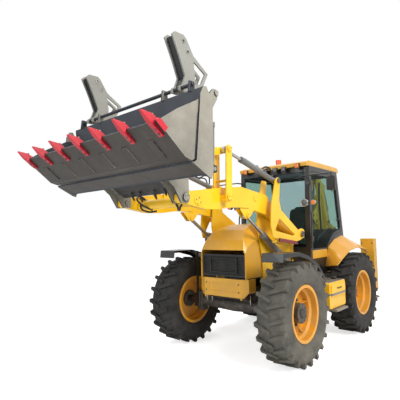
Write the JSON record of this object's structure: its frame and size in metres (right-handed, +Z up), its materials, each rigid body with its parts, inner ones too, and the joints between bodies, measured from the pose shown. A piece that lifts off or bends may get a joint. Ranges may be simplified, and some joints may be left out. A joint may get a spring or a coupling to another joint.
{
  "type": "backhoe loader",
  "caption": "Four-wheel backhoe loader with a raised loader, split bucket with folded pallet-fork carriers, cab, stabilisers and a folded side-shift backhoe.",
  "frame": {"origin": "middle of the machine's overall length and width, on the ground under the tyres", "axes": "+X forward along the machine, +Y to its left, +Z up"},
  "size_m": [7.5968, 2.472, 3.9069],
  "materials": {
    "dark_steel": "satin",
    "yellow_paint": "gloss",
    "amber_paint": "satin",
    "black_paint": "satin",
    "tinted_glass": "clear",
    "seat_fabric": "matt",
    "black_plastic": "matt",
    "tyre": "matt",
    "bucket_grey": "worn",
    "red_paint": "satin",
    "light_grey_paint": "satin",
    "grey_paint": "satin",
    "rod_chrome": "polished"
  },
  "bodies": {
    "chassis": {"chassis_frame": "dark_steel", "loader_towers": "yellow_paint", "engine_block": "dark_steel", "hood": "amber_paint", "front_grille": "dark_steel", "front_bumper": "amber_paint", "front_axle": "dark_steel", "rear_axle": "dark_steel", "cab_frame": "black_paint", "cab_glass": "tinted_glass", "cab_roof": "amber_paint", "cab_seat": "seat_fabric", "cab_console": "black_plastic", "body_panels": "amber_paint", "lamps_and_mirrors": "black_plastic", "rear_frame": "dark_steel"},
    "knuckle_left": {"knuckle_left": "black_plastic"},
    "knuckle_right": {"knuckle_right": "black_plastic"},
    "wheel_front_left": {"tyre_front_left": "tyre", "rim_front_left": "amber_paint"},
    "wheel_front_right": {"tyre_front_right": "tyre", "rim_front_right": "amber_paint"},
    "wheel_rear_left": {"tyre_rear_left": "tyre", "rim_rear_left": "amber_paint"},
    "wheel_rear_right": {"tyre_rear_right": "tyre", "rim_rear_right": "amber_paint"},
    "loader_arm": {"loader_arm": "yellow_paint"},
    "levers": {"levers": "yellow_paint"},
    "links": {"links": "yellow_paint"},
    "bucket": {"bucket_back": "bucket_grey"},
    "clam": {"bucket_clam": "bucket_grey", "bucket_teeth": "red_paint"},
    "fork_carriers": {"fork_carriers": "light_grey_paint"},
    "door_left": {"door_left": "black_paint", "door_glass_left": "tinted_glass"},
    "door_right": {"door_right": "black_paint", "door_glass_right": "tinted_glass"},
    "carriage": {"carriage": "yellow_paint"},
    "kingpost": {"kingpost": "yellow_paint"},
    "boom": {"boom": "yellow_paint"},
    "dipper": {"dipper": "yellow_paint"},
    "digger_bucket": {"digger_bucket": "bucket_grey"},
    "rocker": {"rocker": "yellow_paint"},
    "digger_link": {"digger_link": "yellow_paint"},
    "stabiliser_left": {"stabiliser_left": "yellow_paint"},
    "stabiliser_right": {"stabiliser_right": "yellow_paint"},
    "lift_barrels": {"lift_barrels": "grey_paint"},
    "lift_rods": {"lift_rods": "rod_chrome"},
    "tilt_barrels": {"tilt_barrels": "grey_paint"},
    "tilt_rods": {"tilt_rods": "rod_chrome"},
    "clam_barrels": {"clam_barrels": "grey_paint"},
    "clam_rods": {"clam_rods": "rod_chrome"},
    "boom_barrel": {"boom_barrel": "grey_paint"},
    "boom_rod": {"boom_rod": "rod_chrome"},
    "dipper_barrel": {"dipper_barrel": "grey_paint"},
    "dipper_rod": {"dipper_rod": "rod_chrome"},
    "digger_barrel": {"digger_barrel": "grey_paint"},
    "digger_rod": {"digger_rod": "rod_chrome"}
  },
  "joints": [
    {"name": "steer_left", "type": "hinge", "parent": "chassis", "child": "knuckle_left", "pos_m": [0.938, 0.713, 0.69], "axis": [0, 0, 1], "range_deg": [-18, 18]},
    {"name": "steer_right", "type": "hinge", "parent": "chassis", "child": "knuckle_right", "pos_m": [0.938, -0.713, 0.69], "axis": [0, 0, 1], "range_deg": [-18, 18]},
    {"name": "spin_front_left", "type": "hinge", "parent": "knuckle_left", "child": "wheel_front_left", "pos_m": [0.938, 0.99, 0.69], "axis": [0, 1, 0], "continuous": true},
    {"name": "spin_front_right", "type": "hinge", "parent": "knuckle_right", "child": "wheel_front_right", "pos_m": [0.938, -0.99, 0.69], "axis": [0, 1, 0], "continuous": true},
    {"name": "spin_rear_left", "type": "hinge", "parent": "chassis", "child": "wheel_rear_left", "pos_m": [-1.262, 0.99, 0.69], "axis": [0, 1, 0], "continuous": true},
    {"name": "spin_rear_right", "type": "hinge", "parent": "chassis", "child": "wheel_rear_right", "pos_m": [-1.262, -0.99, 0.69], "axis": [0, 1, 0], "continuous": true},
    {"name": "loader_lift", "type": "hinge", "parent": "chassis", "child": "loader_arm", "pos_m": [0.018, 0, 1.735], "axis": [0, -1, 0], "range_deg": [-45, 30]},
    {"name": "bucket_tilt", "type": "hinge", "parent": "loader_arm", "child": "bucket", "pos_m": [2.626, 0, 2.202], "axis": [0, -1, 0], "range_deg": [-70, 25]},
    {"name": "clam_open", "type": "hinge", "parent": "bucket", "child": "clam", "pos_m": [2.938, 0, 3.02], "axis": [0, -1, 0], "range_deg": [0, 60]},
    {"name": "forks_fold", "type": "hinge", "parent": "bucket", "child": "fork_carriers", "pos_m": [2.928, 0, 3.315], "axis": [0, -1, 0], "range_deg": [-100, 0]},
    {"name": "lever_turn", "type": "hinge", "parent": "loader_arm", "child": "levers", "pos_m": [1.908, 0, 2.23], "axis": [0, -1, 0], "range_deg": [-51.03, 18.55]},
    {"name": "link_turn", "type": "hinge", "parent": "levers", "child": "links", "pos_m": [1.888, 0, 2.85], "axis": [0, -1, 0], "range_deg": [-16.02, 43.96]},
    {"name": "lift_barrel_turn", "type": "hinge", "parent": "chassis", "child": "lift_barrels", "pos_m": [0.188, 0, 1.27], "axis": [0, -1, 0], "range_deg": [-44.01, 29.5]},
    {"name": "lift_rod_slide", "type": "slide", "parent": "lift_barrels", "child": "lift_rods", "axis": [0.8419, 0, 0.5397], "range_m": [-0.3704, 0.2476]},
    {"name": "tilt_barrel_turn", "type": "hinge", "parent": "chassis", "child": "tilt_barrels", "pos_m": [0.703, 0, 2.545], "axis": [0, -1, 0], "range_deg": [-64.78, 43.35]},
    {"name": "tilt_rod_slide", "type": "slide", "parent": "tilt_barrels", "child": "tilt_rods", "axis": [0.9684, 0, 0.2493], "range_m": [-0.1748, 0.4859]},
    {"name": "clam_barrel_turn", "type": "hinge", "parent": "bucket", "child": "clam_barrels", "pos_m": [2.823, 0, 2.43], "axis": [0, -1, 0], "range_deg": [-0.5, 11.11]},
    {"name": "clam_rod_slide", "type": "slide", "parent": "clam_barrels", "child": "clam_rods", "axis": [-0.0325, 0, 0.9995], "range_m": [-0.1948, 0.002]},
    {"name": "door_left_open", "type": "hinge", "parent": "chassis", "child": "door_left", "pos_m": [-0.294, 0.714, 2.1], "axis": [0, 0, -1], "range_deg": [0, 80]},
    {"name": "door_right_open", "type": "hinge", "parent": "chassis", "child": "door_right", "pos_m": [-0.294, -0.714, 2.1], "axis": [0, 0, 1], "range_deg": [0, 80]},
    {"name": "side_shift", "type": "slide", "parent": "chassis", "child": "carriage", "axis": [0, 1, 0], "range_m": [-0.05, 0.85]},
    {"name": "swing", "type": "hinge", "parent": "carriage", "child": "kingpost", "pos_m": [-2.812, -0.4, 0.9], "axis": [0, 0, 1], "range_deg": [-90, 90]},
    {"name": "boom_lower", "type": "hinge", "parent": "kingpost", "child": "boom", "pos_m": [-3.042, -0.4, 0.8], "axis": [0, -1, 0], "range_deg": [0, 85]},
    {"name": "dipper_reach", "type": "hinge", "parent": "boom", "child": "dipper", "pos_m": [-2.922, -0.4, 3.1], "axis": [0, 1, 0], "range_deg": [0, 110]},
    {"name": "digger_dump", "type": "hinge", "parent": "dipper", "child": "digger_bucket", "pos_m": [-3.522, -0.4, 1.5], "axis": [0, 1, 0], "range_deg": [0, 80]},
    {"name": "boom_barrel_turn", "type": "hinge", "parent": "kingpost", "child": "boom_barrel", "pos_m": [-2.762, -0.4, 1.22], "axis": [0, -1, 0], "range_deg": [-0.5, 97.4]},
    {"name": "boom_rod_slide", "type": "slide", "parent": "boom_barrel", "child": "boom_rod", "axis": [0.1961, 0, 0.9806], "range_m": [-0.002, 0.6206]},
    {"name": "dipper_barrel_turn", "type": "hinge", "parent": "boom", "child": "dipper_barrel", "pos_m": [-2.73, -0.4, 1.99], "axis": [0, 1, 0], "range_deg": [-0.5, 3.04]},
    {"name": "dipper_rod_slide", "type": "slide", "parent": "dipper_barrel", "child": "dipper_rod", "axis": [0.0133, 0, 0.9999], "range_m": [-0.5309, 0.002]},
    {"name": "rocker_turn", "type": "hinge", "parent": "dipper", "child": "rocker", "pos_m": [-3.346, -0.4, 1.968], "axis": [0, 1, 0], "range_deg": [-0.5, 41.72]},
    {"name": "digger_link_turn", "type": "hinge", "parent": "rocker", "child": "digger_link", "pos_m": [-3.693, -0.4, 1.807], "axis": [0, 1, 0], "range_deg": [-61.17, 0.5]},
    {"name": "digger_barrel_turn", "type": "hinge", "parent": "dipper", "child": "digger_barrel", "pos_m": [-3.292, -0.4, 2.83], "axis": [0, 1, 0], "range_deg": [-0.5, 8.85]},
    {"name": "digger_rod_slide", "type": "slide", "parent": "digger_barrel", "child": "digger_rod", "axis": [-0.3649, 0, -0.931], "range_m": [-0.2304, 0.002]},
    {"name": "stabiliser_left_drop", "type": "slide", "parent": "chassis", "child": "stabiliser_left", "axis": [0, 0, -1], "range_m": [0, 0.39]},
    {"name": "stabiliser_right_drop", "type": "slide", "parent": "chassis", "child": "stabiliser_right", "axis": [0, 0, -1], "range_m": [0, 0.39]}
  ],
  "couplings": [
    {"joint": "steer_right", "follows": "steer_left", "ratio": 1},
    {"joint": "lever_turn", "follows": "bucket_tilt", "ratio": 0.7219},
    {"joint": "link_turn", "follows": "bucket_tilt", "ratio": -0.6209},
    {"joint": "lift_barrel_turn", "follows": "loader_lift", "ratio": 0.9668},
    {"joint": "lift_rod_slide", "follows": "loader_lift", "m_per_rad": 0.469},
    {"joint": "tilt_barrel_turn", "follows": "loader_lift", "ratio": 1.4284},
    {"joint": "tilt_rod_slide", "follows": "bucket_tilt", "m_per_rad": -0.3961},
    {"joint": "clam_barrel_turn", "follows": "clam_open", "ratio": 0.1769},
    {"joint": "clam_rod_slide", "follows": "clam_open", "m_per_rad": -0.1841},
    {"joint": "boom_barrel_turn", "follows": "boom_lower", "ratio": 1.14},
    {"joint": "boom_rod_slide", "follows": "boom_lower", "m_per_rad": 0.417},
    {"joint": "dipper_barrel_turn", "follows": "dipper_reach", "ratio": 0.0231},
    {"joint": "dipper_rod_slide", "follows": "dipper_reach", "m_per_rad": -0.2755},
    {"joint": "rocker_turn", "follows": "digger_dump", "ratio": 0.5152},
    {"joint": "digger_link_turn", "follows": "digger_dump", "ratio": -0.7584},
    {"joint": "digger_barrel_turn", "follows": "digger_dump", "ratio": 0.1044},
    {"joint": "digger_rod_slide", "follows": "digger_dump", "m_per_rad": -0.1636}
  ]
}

#### GIVEN PROBLEM
Using the material above, copy every line in which the string "bodies" occurs.

#### RESULT OF THE TASK
Write the JSON record of this object's structure: its frame and size in metres (right-handed, +Z up), its materials, each rigid body with its parts, inner ones too, and the joints between bodies, measured from the pose shown. A piece that lifts off or bends may get a joint. Ranges may be simplified, and some joints may be left out. A joint may get a spring or a coupling to another joint.
  "bodies": {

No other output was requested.